Satoshi Ozaki, a physicist at the U.S. Department of Energy's Brookhaven National Laboratory, has been selected as the recipient of the American Physical Society's 2009 Robert R. Wilson Prize. Named to honor the first director of DOE's Fermi National Accelerator Laboratory, the $5,000 prize recognizes and encourages outstanding achievement in the physics of particle accelerators. Ozaki will receive the award at the 2009 Particle Accelerator Conference in Vancouver, Canada, in May.

Ozaki is cited “For his outstanding contribution to the design and construction of accelerators that has led to the realization of major machines for fundamental science on two continents, and his promotion of international collaboration.”

“I am honored to receive this recognition for my accomplishments,” Ozaki said. “Designing and building particle accelerators takes years of work by hundreds of very talented and skilled people. I am grateful for those who have helped me bring major research facilities to fruition, both in the U.S. and in Japan.”

Ozaki, along with Brookhaven Lab's Michael Harrison, led the decade-long development and construction of the Laboratory's world-class particle accelerator, the Relativistic Heavy Ion Collider (RHIC). About 1,000 physicists from around the world run experiments at RHIC, colliding very high energy subatomic particles known as heavy ions head-on to study the type of matter that existed a millionth of a second after the Big Bang. In 2005, RHIC physicists discovered a “perfect” liquid, a type of matter that has not existed since the beginning of the universe.

In 2002, RHIC became the world's first and only accelerator to collide high-energy beams of polarized protons — protons that spin in the same direction, the way the Earth spins on its axis. Physicists at RHIC hope to solve the mystery of what causes proton spin.

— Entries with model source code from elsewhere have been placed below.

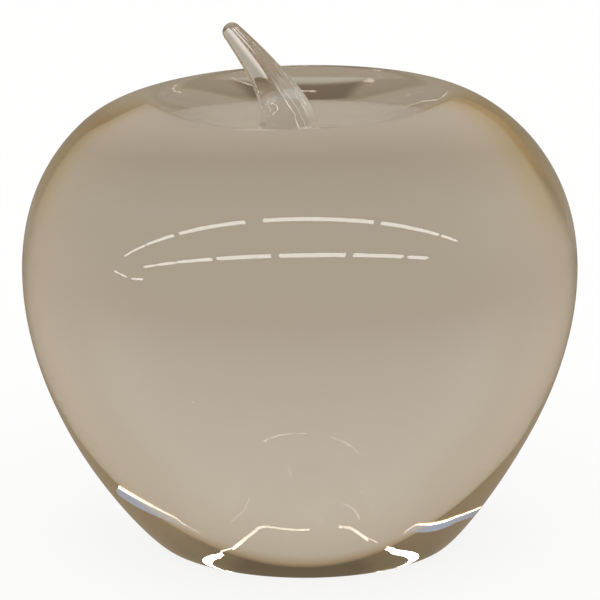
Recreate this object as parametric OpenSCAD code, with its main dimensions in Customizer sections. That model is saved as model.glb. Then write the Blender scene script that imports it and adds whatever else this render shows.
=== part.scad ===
// Art glass apple: a solid clear glass body with a ground flat to stand on, and a
// separately gathered stem pressed hot onto the flat land in the middle of the dimple.
// Z is up, the origin is the middle of the ground flat, and the stem leans to -X.

/* [Body] */
// Width of the body at its belly, mm
body_d = 100; // [80:1:120]
// Height of the body at the crest round the dimple, mm
body_h = 81.5; // [68:0.5:95]
// Colour of the body glass
body_colour = "wheat"; // [wheat, lightcyan, lavender]
// Flat facets that draw the half outline
outline_steps = 88; // [40:4:160]

/* [Stem] */
// Width of the stem where it meets the body, mm
foot_w = 11.5; // [9:0.5:13]
// Width of the stem half way up, mm
shaft_w = 6.6; // [5:0.2:8]
// Width of the stem just before its rounded tip, mm
tip_w = 3.4; // [2.6:0.2:4.6]
// Depth of the stem, front to back, as a share of its width
stem_flatness = 0.8; // [0.6:0.05:1]
// How far the tip leans out from the middle of the foot, mm
stem_lean = 10; // [4:0.5:13]
// Height of the stem above the floor of the dimple, mm
stem_h = 20.5; // [15:0.5:25]
// Colour of the stem glass
stem_colour = "beige"; // [beige, azure, lavenderblush]

/* [Hidden] */

// The outline is drawn for a body 100 mm wide and 81.5 mm high, then scaled to the
// chosen size: these are the half width and the height of the flat land that the stem
// stands on, as drawn
land_r = 9;
land_z = 75;

// Cage of the half outline as drawn, radius and height: the edge of the ground flat,
// the heel, the flank, the belly, the shoulder, the crest, the dimple and its land
outline_cage = [
  [27, 0],
  [29.5, 2],
  [41.5, 16.5],
  [51, 42],
  [49.5, 64.5],
  [38, 79],
  [27, 82.5],
  [25, 82],
  [18, 79],
  [12.5, land_z],
  [land_r, land_z]
];

// Middle of the stem's foot, a little to the left of the body's axis
foot_x = -2;
stem_sides = 24;
shaft_rings = 18;
tip_rings = 6;

// Cubic B-spline with clamped ends over a cage of points c, for u from 0 to len(c) - 3
function knot(c, i) = min(max(i - 3, 0), len(c) - 3);
function blend(c, i, level, u) =
  level == 0 ? c[i] :
  let (low = knot(c, i), high = knot(c, i + 4 - level), t = (u - low) / (high - low))
  (1 - t) * blend(c, i - 1, level - 1, u) + t * blend(c, i, level - 1, u);
function spline(c, u) = blend(c, min(floor(u), len(c) - 4) + 3, 3, u);
function spline_points(c, steps) =
  [for (i = [0:steps]) spline(c, i * (len(c) - 3) / steps)];

// Half outline at the chosen size: the widest and the highest point of the drawn
// curve land on the chosen width and height
drawn_outline = spline_points(outline_cage, outline_steps);
scale_r = body_d / 2 / max([for (p = drawn_outline) p[0]]);
scale_z = body_h / max([for (p = drawn_outline) p[1]]);
body_outline = concat(
  [[0, 0]],
  [for (p = drawn_outline) [p[0] * scale_r, p[1] * scale_z]],
  [[0, land_z * scale_z]]
);
floor_z = land_z * scale_z;

// Middle line of the stem up to its tip: it rises upright from its foot and bends over
stem_rise = stem_h - tip_w / 2;
stem_cage = [
  [foot_x, floor_z],
  [foot_x, floor_z + stem_rise * 0.16],
  [foot_x - stem_lean * 0.16, floor_z + stem_rise * 0.42],
  [foot_x - stem_lean * 0.64, floor_z + stem_rise * 0.77],
  [foot_x - stem_lean, floor_z + stem_rise]
];
// Width of the stem along it, from the foot to the start of the tip
stem_width_cage = [foot_w, foot_w * 0.92, shaft_w, shaft_w * 0.74, tip_w];
stem_span = len(stem_cage) - 3;

function stem_middle(u) = spline(stem_cage, u);
function stem_heading(u) =
  let (step = 0.01, a = max(u - step, 0), b = min(u + step, stem_span),
       d = stem_middle(b) - stem_middle(a))
  u == 0 ? [0, 1] : d / norm(d);

// One ring of points round the stem: middle m, heading h, half width w
function ring(m, h, w) =
  [for (k = [0:stem_sides - 1])
    let (a = 360 * k / stem_sides, across = w * cos(a), deep = w * stem_flatness * sin(a))
    [m[0] + h[1] * across, deep, m[1] - h[0] * across]];

module apple_body() {
  color(body_colour)
    rotate_extrude($fn = 180)
      polygon(body_outline);
}

module stem() {
  end = stem_middle(stem_span);
  heading = stem_heading(stem_span);
  half_tip = tip_w / 2;
  shaft = [for (i = [0:shaft_rings])
    let (u = i * stem_span / shaft_rings)
    each ring(stem_middle(u), stem_heading(u), spline(stem_width_cage, u) / 2)];
  tip = [for (i = [1:tip_rings - 1])
    let (a = 90 * i / tip_rings)
    each ring(end + heading * half_tip * sin(a), heading, half_tip * cos(a))];
  apex = end + heading * half_tip;
  points = concat(shaft, tip, [[apex[0], 0, apex[1]]]);
  rings = shaft_rings + tip_rings;
  last = rings * stem_sides;
  foot_face = [for (k = [0:stem_sides - 1]) k];
  side_faces = [for (i = [0:rings - 2], k = [0:stem_sides - 1])
    let (a = i * stem_sides + k, b = i * stem_sides + (k + 1) % stem_sides)
    [a, a + stem_sides, b + stem_sides, b]];
  tip_faces = [for (k = [0:stem_sides - 1])
    [last - stem_sides + k, last, last - stem_sides + (k + 1) % stem_sides]];
  color(stem_colour)
    polyhedron(points, concat([foot_face], side_faces, tip_faces));
}

apple_body();
stem();
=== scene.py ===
import math

import bmesh
import bpy
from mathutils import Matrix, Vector


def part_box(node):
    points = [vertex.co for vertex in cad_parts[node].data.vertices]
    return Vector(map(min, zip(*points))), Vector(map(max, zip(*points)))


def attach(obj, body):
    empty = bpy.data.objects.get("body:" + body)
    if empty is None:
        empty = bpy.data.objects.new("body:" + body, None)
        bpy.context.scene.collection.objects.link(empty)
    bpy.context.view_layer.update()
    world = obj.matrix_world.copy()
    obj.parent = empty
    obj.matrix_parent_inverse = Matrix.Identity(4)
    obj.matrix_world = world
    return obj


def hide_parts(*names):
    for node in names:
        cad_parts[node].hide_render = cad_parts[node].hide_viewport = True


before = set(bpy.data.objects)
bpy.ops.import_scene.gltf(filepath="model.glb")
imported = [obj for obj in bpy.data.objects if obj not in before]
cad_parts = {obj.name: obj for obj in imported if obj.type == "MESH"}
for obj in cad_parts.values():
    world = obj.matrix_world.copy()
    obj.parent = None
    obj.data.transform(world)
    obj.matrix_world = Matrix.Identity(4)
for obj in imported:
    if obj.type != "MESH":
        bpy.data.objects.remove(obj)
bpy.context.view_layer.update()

bl_info = {
    "name": "Art Glass Apple",
    "version": (1, 0, 0),
    "blender": (4, 5, 0),
    "location": "View3D > Sidebar > Glass Apple",
    "description": "Shapes a solid glass apple with a drawn stem and sets it on a pale table",
    "category": "Add Mesh",
}

MM = 0.001
BODY_LOW, BODY_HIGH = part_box("apple_body")
STEM_LOW, STEM_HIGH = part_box("stem")

# Half outline of the body as drawn, radius and height in mm, and the size it is drawn at
LAND_R = 9.0
LAND_Z = 75.0
OUTLINE_CAGE = (
    (27, 0), (29.5, 2), (41.5, 16.5), (51, 42), (49.5, 64.5), (38, 79),
    (27, 82.5), (25, 82), (18, 79), (12.5, LAND_Z), (LAND_R, LAND_Z),
)
# The stem as drawn: middle of its foot, and the height of its start to its tip's middle
FOOT_X = -2.0
FOOT_WIDTH = 11.5
SHAFT_WIDTH = 6.6
TIP_WIDTH = 3.4
STEM_FLATNESS = 0.8
STEM_LEAN = 10.0

# Marks of the tools on the stem. Angles in degrees run round it from its right over its
# back, shares run from its foot to its tip, and depths are in mm
# Pressed facets: angle, and share of the half width that is left there
FACETS = ((232.0, 0.70), (85.0, 0.70))
FACET_SHARES = (0.28, 0.52)
FACET_TURN_MIN = 0.2
FACET_SOFTNESS = 0.04
# Drawn grooves near the tip
GROOVE_ANGLES = (292.0, 308.0, 324.0, 340.0)
GROOVE_DEPTH = 0.22
GROOVE_WIDTH = 6.0
GROOVE_SHARES = (0.50, 0.70)
# Flattened cheek low on the right
CHEEK_ANGLE = 322.0
CHEEK_WIDTH = 60.0
CHEEK_EDGE = (326.0, 354.0)
CHEEK_DEPTH = 0.9
CHEEK_SHARES = (0.25, 0.50, 0.80)
# Dent left by the shears: share, angle, half length as a share, half width and depth
DENT = (0.46, 318.0, 0.02, 6.0, 0.35)

# Where painted light makes the stem's glass paler: past a line along its right side, and at its
# foot, in m
PAINTED_LIGHT_SLOPE = (0.77, 0.64)
PAINTED_LIGHT_FROM = (0.0497, 0.0506)
PAINTED_LIGHT_BELOW = (0.080, 0.086)

# Where the unevenness of hand work fades out: the dimple's by radius and by height, the
# ground flat's shift and the heel's bulge by height
DIMPLE_RADII = (26 * MM, 40 * MM)
DIMPLE_HEIGHTS = (60 * MM, 72 * MM)
FLAT_REACH = 30 * MM
HEEL_REACH = 22 * MM

# Fineness of the meshes
OUTLINE_STEPS = 280
FLAT_RINGS = 24
LAND_RINGS = 10
WELD_RINGS = 12
SIDES = 320
SHAFT_RINGS = 150
TIP_RINGS = 16
FLAT_EDGE = 0.15 * MM

# Unevenness of the glass's colour: fineness, and how much darker it gets at most
BODY_DRIFT = 14.0
BODY_DRIFT_AMOUNT = 0.10
BODY_DARKER = 0.90
STEM_STREAKS = 90.0
STEM_STRETCH = (4.0, 4.0, 0.6)
STEM_STREAK_AMOUNT = 0.25
STEM_DARKER = 0.85


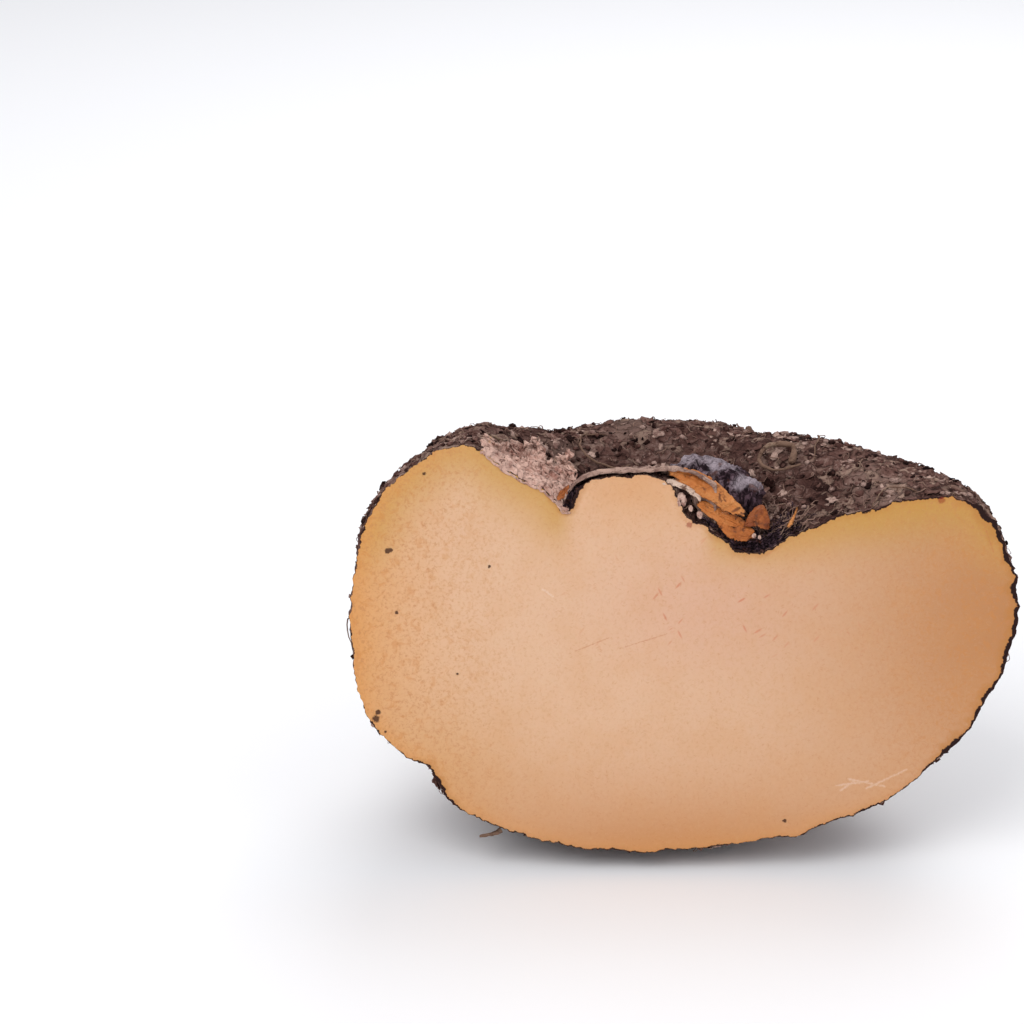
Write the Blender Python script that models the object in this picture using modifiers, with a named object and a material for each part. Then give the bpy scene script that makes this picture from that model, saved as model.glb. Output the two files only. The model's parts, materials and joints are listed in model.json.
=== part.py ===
"""Half of an elephant foot yam: a squat corm cut upright through its crown, leaning back on its underside.

The corm is a turned form whose profile changes as it goes round. Three half profiles are drawn, to the
left and to the right in the plane of the cut and one straight back, and the skin between them is a blend.
Everything is made in the corm's own frame: X across the cut face, Y back from it, Z up the corm's axis.
One empty then leans the whole half back and stands it on the floor at Z = 0.
"""

import math

import bmesh
import bpy
from mathutils import Matrix, Vector, noise
from mathutils.bvhtree import BVHTree

MM = 0.001

# Overall sizes of the half corm, in metres.
CORM_WIDTH = 0.220
CORM_HEIGHT = 0.138
CORM_DEPTH = 0.102

# How it stands.
LEAN = math.radians(10.0)
BASE_WORN = 0.0018

# Skin.
LUMP_HEIGHT = 0.0026
LUMP_SIZE = 0.045
KNOB_HEIGHT = 0.0009
KNOB_SIZE = 0.014
LUMPS_START = 0.016

# How fast the skin leaves the cut's profile behind the cut, as a power of the cosine of the turn. The
# right end is a lobe that narrows quickly.
LEFT_FULLNESS = 2.0
RIGHT_FULLNESS = 8.0

# Mesh density of the skin.
RING_STEP = 0.0052
HALF_TURN_STEPS = 44

# The corm's second material slot, for the face of the cut.
FLESH_SLOT = 1

# Dry pieces that lie on the corm keep this gap to it. Strands may dip to a share of it between bumps.
GAP = 0.0006
LEAST_GAP_SHARE = 0.6
CLEARING_STEPS = 30
PAPERY_THICKNESS = 0.0009
TORN_RADIUS = 0.0032
LEAF_BASE_RADIUS = 0.0066
ROOTLET_RADIUS = 0.0009

# Half profiles in millimetres, from the crown's centre to the underside's centre. Each row is one
# landmark as (radius, height): left in the cut, straight back, right in the cut.
PROFILE = (
    ((0.0, 124.9), (0.0, 124.9), (0.0, 124.9)),  # top of the bud mound
    ((14.5, 124.7), (11.5, 124.2), (5.5, 123.9)),
    ((22.3, 121.8), (17.5, 121.2), (8.9, 119.0)),  # brow of the mound
    ((25.3, 117.4), (20.8, 116.2), (11.2, 112.4)),
    ((25.4, 113.8), (23.4, 111.2), (19.2, 107.6)),  # foot of the mound
    ((28.0, 113.6), (28.2, 108.2), (27.6, 100.9)),  # floor of the crown groove
    ((33.4, 119.2), (34.6, 110.6), (36.2, 100.6)),
    ((40.2, 123.8), (42.6, 116.8), (45.8, 104.6)),
    ((47.4, 127.4), (51.0, 122.2), (57.6, 109.9)),
    ((53.4, 132.2), (60.0, 128.2), (72.6, 114.5)),
    ((58.8, 134.9), (68.4, 129.8), (89.6, 117.6)),  # top of the shoulder
    ((69.4, 133.3), (78.0, 127.2), (101.4, 117.6)),
    ((80.4, 126.4), (86.8, 120.0), (110.4, 112.2)),
    ((89.8, 114.4), (93.8, 109.6), (116.2, 103.0)),
    ((95.0, 101.5), (98.4, 96.0), (120.2, 92.0)),
    ((98.1, 82.0), (101.0, 80.0), (121.8, 79.0)),  # belly
    ((97.2, 62.0), (100.4, 61.0), (117.8, 62.4)),
    ((91.4, 43.5), (95.6, 43.0), (108.2, 43.5)),
    ((79.0, 32.0), (87.4, 27.0), (93.6, 28.6)),
    ((71.2, 28.2), (80.2, 17.0), (85.8, 22.6)),  # nick in the rim, low on the left
    ((67.2, 18.0), (70.8, 9.2), (76.0, 15.6)),
    ((51.6, 9.6), (55.4, 3.2), (54.0, 7.2)),
    ((32.2, 3.2), (36.2, 0.5), (32.4, 2.9)),
    ((14.0, 0.6), (17.0, 0.0), (14.0, 0.6)),
    ((0.0, 0.0), (0.0, 0.0), (0.0, 0.0)),  # centre of the underside
)
LAST_LANDMARK = len(PROFILE) - 1
DRAWN_WIDTH = (max(row[0][0] for row in PROFILE) + max(row[2][0] for row in PROFILE)) * MM
DRAWN_HEIGHT = max(height for row in PROFILE for _, height in row) * MM
DRAWN_DEPTH = max(row[1][0] for row in PROFILE) * MM
AXIS_MIDDLE = Vector((0.0, 0.0, 0.5 * CORM_HEIGHT))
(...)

Before Ozaki started the RHIC project, he was invited in 1981 to join the National Laboratory for High Energy Physics, a research institute in Japan also known as KEK, to direct the construction of TRISTAN, the first major high-energy particle collider in the country. Ozaki completed TRISTAN on time and within budget. The facility accelerates and stores beams of electrons and positrons at 30 billion electron volts, the highest energy in the world at the time the accelerator started operations in 1987. In TRISTAN, the particles collided to create an extremely high-energy concentration in a tiny, point-like space. It was envisaged that such high-energy collisions would reveal the nature of electromagnetic interaction of matter at an extremely short distance and provide the possibility of creating new heavy particles.

After earning a Ph.D. in physics from the Massachusetts Institute of Technology in 1959, Ozaki joined Brookhaven Lab as a research associate. He rose through the ranks to become a tenured senior physicist in 1972. He joined KEK in 1981 to work on TRISTAN, a $500-millon project, and then returned to Brookhaven in 1989 to head the RHIC Project. Besides completing the $660-million collider, Ozaki was instrumental in bringing polarized proton capability to RHIC with funding support from the RIKEN Institute of Japan.

From 2005 until recently, Ozaki directed the Accelerator Systems Division for Brookhaven's NSLS-II Project. This new synchrotron light source will provide extremely bright x-rays for basic and applied research in many areas of science. Ozaki serves on various advisory and review committees for U.S. and international institutions, laboratories and government agencies. He is a Fellow of the American Physical Society and the Chair of the APS Forum for International Physics.